<<<<

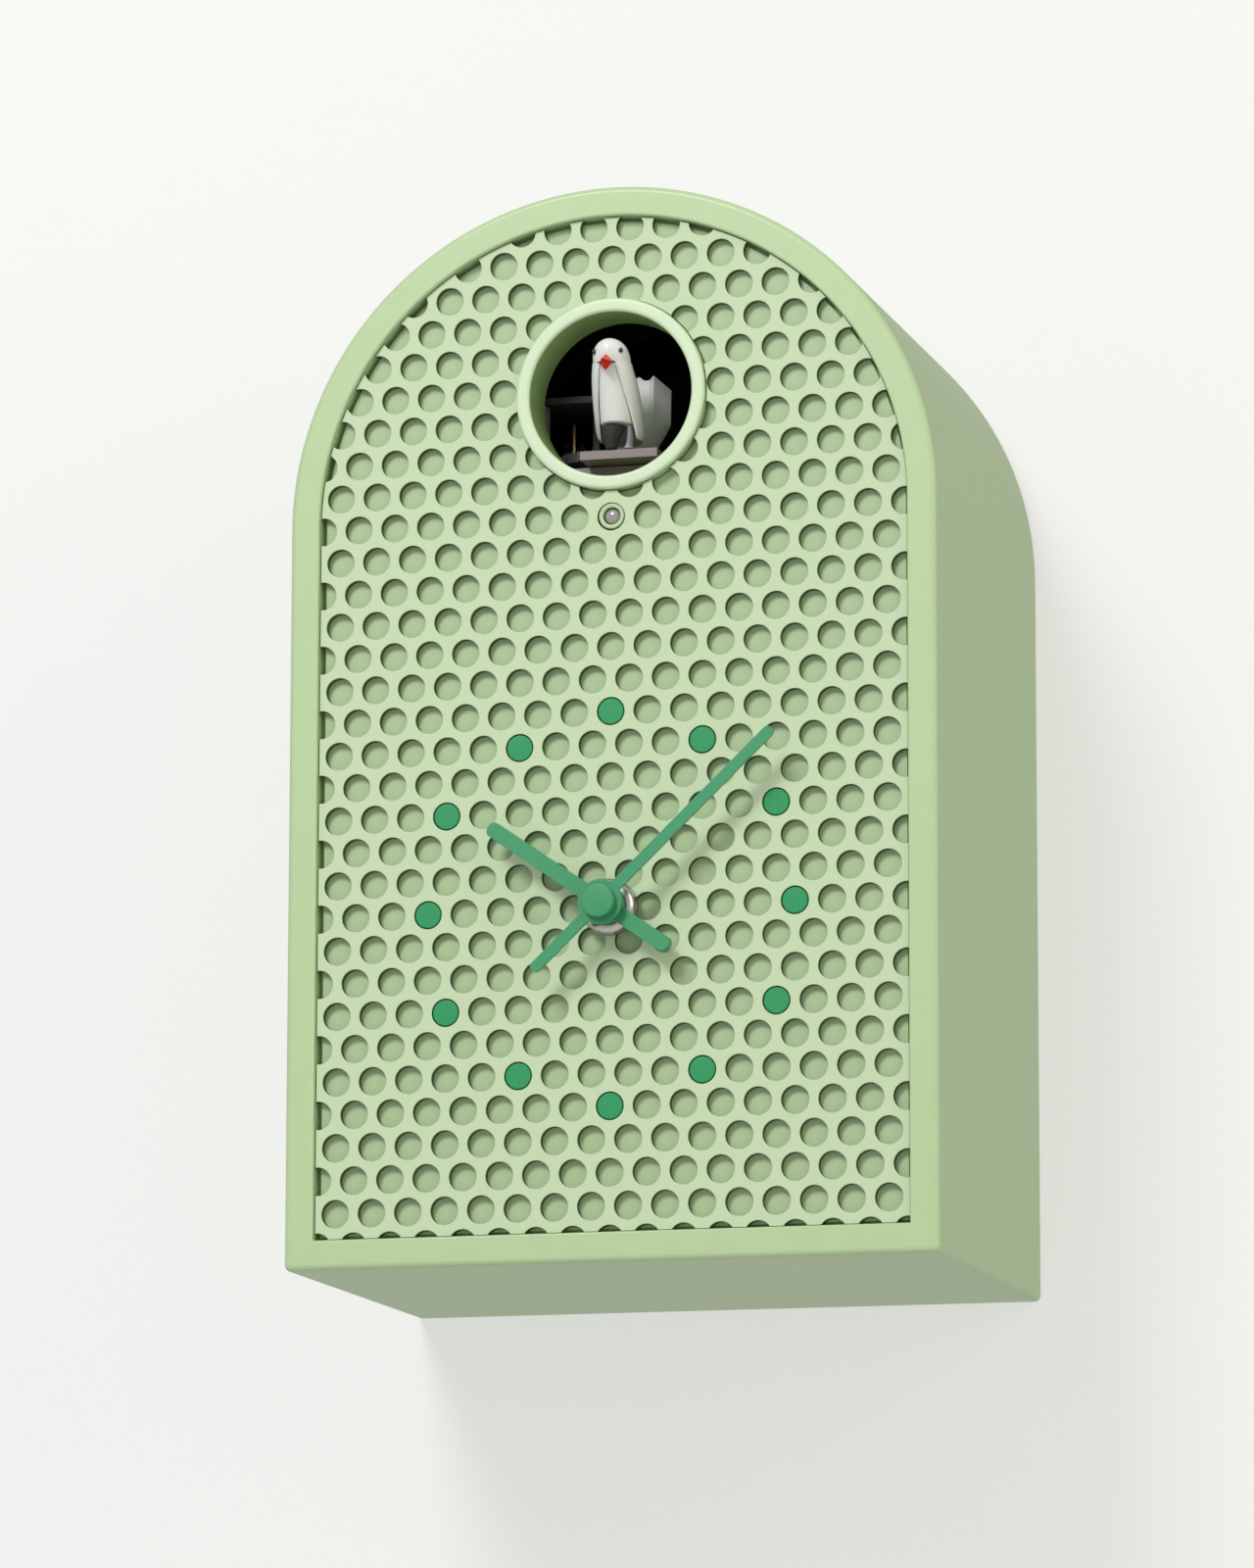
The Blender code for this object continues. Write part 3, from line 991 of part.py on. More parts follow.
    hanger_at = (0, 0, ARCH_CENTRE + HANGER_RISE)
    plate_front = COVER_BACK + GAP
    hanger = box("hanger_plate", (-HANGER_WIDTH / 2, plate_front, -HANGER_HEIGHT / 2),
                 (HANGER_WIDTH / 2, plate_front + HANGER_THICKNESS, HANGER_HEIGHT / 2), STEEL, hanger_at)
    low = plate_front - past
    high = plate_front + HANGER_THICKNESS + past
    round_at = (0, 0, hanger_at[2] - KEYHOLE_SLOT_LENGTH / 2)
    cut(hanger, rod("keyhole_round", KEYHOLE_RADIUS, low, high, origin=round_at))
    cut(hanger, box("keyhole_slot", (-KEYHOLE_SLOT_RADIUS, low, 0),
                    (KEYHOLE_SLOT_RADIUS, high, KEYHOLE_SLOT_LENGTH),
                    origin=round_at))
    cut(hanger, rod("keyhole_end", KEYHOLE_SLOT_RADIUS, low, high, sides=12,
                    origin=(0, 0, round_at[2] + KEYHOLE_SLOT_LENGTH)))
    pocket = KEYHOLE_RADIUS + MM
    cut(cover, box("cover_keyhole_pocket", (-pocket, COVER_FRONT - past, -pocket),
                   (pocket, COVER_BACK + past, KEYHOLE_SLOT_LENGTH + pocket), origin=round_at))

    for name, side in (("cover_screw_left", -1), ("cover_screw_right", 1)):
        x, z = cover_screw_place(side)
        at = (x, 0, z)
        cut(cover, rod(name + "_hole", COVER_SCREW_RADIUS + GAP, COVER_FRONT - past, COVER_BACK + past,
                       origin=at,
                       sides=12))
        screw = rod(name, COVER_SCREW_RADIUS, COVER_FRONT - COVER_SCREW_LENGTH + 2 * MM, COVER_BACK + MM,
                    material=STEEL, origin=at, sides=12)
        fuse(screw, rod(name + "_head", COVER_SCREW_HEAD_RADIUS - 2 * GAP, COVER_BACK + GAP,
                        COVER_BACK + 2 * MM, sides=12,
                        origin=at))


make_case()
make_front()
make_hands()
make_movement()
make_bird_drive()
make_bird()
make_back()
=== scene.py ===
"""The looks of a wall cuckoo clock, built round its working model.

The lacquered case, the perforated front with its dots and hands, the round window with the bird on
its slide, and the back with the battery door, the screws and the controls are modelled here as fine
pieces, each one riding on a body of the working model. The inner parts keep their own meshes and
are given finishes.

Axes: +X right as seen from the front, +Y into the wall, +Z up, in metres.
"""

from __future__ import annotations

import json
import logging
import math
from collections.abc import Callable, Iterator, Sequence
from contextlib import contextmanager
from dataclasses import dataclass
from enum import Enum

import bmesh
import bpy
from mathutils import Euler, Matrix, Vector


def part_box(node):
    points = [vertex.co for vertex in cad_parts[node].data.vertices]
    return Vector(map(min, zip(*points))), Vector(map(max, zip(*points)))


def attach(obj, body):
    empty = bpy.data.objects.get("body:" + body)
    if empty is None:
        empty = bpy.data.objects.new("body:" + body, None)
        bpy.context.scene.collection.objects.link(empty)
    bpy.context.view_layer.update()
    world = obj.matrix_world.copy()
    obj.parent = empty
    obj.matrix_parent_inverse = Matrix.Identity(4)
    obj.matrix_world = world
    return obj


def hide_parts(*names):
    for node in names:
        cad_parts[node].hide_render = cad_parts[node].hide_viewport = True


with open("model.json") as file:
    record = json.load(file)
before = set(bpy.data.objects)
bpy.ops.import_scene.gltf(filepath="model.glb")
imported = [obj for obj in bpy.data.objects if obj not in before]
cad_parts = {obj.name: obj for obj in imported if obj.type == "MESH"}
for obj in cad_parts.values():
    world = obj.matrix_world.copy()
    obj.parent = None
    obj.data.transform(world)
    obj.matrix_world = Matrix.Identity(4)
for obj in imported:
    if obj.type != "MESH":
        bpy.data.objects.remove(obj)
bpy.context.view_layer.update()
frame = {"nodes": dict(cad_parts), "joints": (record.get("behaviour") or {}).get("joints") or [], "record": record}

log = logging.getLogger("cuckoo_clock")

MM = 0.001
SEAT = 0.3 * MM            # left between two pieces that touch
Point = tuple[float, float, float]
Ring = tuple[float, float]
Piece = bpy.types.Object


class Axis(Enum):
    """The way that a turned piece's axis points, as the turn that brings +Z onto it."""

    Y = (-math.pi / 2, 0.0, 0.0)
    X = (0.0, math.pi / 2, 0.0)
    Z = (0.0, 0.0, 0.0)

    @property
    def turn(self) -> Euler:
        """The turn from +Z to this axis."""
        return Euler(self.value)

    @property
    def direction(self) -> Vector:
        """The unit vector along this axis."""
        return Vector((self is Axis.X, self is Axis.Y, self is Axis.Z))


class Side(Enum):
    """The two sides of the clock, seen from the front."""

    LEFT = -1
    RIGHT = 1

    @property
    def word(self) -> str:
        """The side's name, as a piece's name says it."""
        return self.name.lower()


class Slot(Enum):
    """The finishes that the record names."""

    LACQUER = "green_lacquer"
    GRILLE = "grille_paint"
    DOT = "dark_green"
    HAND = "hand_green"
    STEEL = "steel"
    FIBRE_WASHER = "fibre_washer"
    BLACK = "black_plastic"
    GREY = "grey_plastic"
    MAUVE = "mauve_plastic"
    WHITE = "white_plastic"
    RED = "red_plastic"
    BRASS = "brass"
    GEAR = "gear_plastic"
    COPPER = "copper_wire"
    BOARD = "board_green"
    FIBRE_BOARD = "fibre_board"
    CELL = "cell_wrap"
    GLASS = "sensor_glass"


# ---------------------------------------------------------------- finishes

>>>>

**Work instructions:** Copy out each line exactly.

**Output below:**
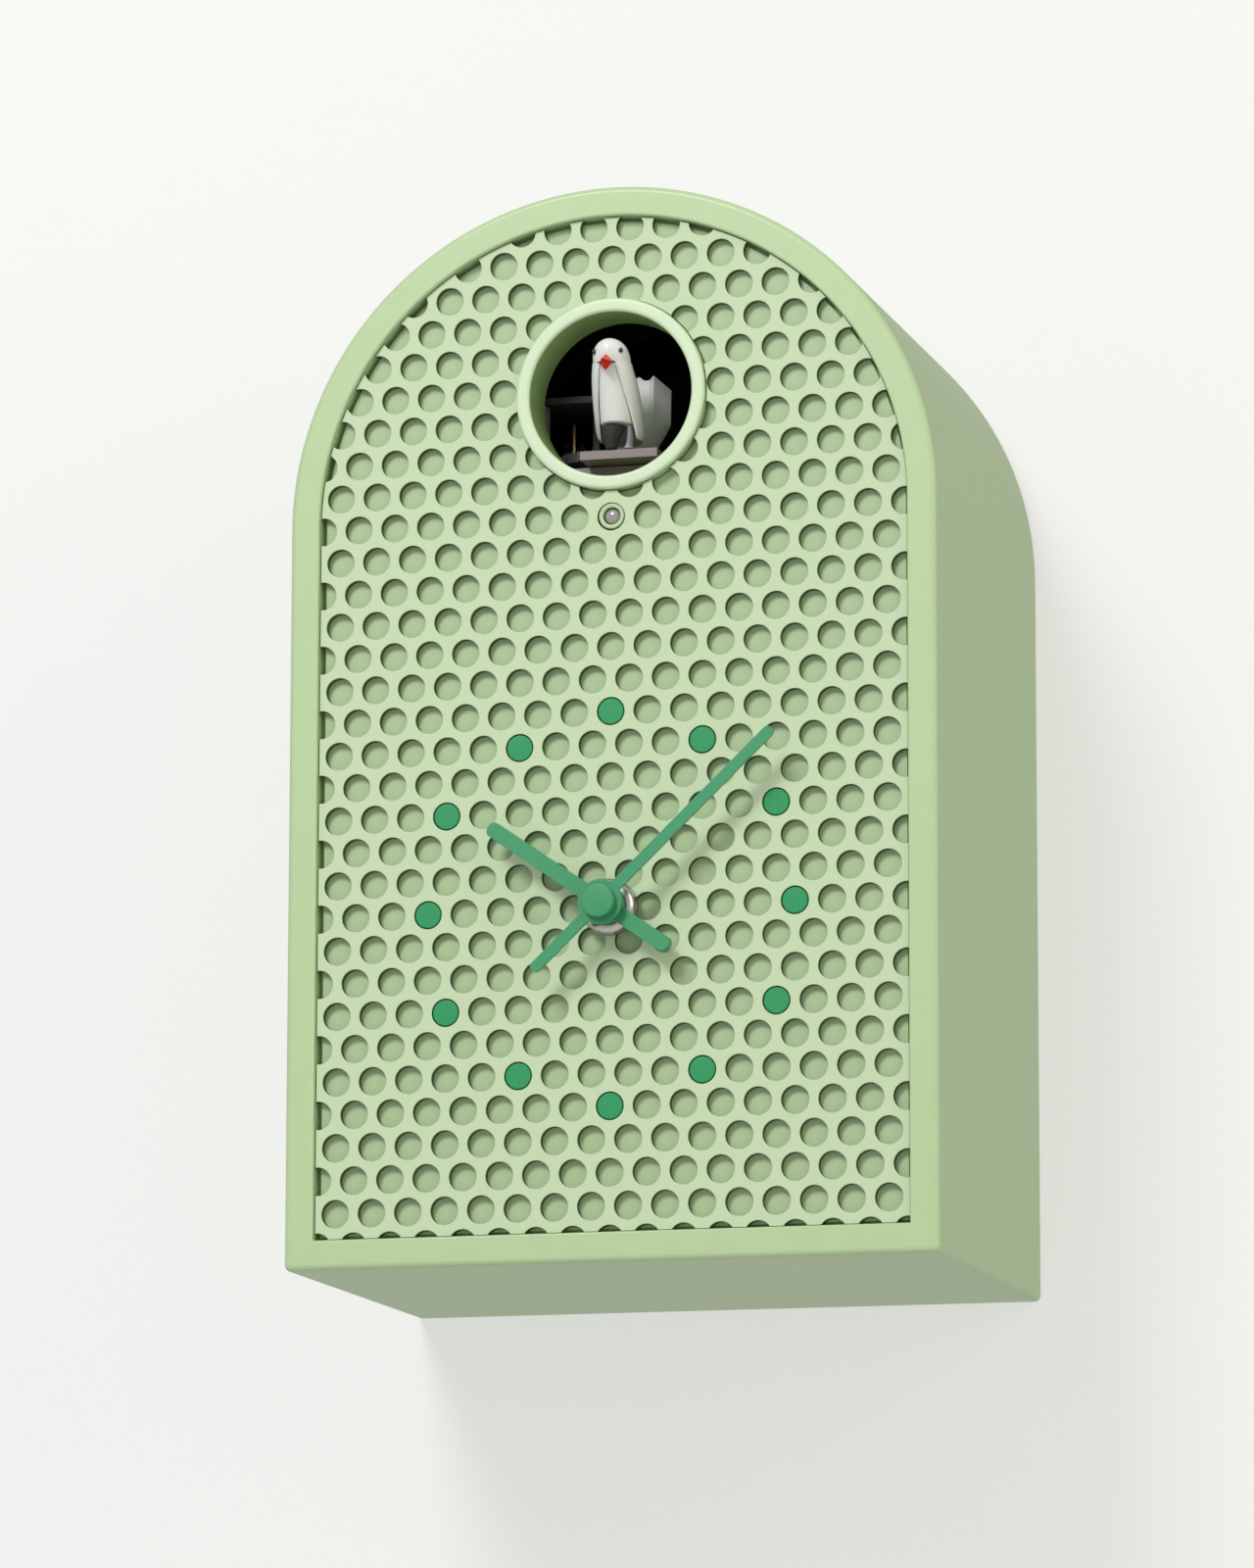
The Blender code for this object continues. Write part 3, from line 991 of part.py on. More parts follow.
    hanger_at = (0, 0, ARCH_CENTRE + HANGER_RISE)
    plate_front = COVER_BACK + GAP
    hanger = box("hanger_plate", (-HANGER_WIDTH / 2, plate_front, -HANGER_HEIGHT / 2),
                 (HANGER_WIDTH / 2, plate_front + HANGER_THICKNESS, HANGER_HEIGHT / 2), STEEL, hanger_at)
    low = plate_front - past
    high = plate_front + HANGER_THICKNESS + past
    round_at = (0, 0, hanger_at[2] - KEYHOLE_SLOT_LENGTH / 2)
    cut(hanger, rod("keyhole_round", KEYHOLE_RADIUS, low, high, origin=round_at))
    cut(hanger, box("keyhole_slot", (-KEYHOLE_SLOT_RADIUS, low, 0),
                    (KEYHOLE_SLOT_RADIUS, high, KEYHOLE_SLOT_LENGTH),
                    origin=round_at))
    cut(hanger, rod("keyhole_end", KEYHOLE_SLOT_RADIUS, low, high, sides=12,
                    origin=(0, 0, round_at[2] + KEYHOLE_SLOT_LENGTH)))
    pocket = KEYHOLE_RADIUS + MM
    cut(cover, box("cover_keyhole_pocket", (-pocket, COVER_FRONT - past, -pocket),
                   (pocket, COVER_BACK + past, KEYHOLE_SLOT_LENGTH + pocket), origin=round_at))

    for name, side in (("cover_screw_left", -1), ("cover_screw_right", 1)):
        x, z = cover_screw_place(side)
        at = (x, 0, z)
        cut(cover, rod(name + "_hole", COVER_SCREW_RADIUS + GAP, COVER_FRONT - past, COVER_BACK + past,
                       origin=at,
                       sides=12))
        screw = rod(name, COVER_SCREW_RADIUS, COVER_FRONT - COVER_SCREW_LENGTH + 2 * MM, COVER_BACK + MM,
                    material=STEEL, origin=at, sides=12)
        fuse(screw, rod(name + "_head", COVER_SCREW_HEAD_RADIUS - 2 * GAP, COVER_BACK + GAP,
                        COVER_BACK + 2 * MM, sides=12,
                        origin=at))


make_case()
make_front()
make_hands()
make_movement()
make_bird_drive()
make_bird()
make_back()
=== scene.py ===
"""The looks of a wall cuckoo clock, built round its working model.

The lacquered case, the perforated front with its dots and hands, the round window with the bird on
its slide, and the back with the battery door, the screws and the controls are modelled here as fine
pieces, each one riding on a body of the working model. The inner parts keep their own meshes and
are given finishes.

Axes: +X right as seen from the front, +Y into the wall, +Z up, in metres.
"""

from __future__ import annotations

import json
import logging
import math
from collections.abc import Callable, Iterator, Sequence
from contextlib import contextmanager
from dataclasses import dataclass
from enum import Enum

import bmesh
import bpy
from mathutils import Euler, Matrix, Vector


def part_box(node):
    points = [vertex.co for vertex in cad_parts[node].data.vertices]
    return Vector(map(min, zip(*points))), Vector(map(max, zip(*points)))


def attach(obj, body):
    empty = bpy.data.objects.get("body:" + body)
    if empty is None:
        empty = bpy.data.objects.new("body:" + body, None)
        bpy.context.scene.collection.objects.link(empty)
    bpy.context.view_layer.update()
    world = obj.matrix_world.copy()
    obj.parent = empty
    obj.matrix_parent_inverse = Matrix.Identity(4)
    obj.matrix_world = world
    return obj


def hide_parts(*names):
    for node in names:
        cad_parts[node].hide_render = cad_parts[node].hide_viewport = True


with open("model.json") as file:
    record = json.load(file)
before = set(bpy.data.objects)
bpy.ops.import_scene.gltf(filepath="model.glb")
imported = [obj for obj in bpy.data.objects if obj not in before]
cad_parts = {obj.name: obj for obj in imported if obj.type == "MESH"}
for obj in cad_parts.values():
    world = obj.matrix_world.copy()
    obj.parent = None
    obj.data.transform(world)
    obj.matrix_world = Matrix.Identity(4)
for obj in imported:
    if obj.type != "MESH":
        bpy.data.objects.remove(obj)
bpy.context.view_layer.update()
frame = {"nodes": dict(cad_parts), "joints": (record.get("behaviour") or {}).get("joints") or [], "record": record}

log = logging.getLogger("cuckoo_clock")

MM = 0.001
SEAT = 0.3 * MM            # left between two pieces that touch
Point = tuple[float, float, float]
Ring = tuple[float, float]
Piece = bpy.types.Object


class Axis(Enum):
    """The way that a turned piece's axis points, as the turn that brings +Z onto it."""

    Y = (-math.pi / 2, 0.0, 0.0)
    X = (0.0, math.pi / 2, 0.0)
    Z = (0.0, 0.0, 0.0)

    @property
    def turn(self) -> Euler:
        """The turn from +Z to this axis."""
        return Euler(self.value)

    @property
    def direction(self) -> Vector:
        """The unit vector along this axis."""
        return Vector((self is Axis.X, self is Axis.Y, self is Axis.Z))


class Side(Enum):
    """The two sides of the clock, seen from the front."""

    LEFT = -1
    RIGHT = 1

    @property
    def word(self) -> str:
        """The side's name, as a piece's name says it."""
        return self.name.lower()


class Slot(Enum):
    """The finishes that the record names."""

    LACQUER = "green_lacquer"
    GRILLE = "grille_paint"
    DOT = "dark_green"
    HAND = "hand_green"
    STEEL = "steel"
    FIBRE_WASHER = "fibre_washer"
    BLACK = "black_plastic"
    GREY = "grey_plastic"
    MAUVE = "mauve_plastic"
    WHITE = "white_plastic"
    RED = "red_plastic"
    BRASS = "brass"
    GEAR = "gear_plastic"
    COPPER = "copper_wire"
    BOARD = "board_green"
    FIBRE_BOARD = "fibre_board"
    CELL = "cell_wrap"
    GLASS = "sensor_glass"


# ---------------------------------------------------------------- finishes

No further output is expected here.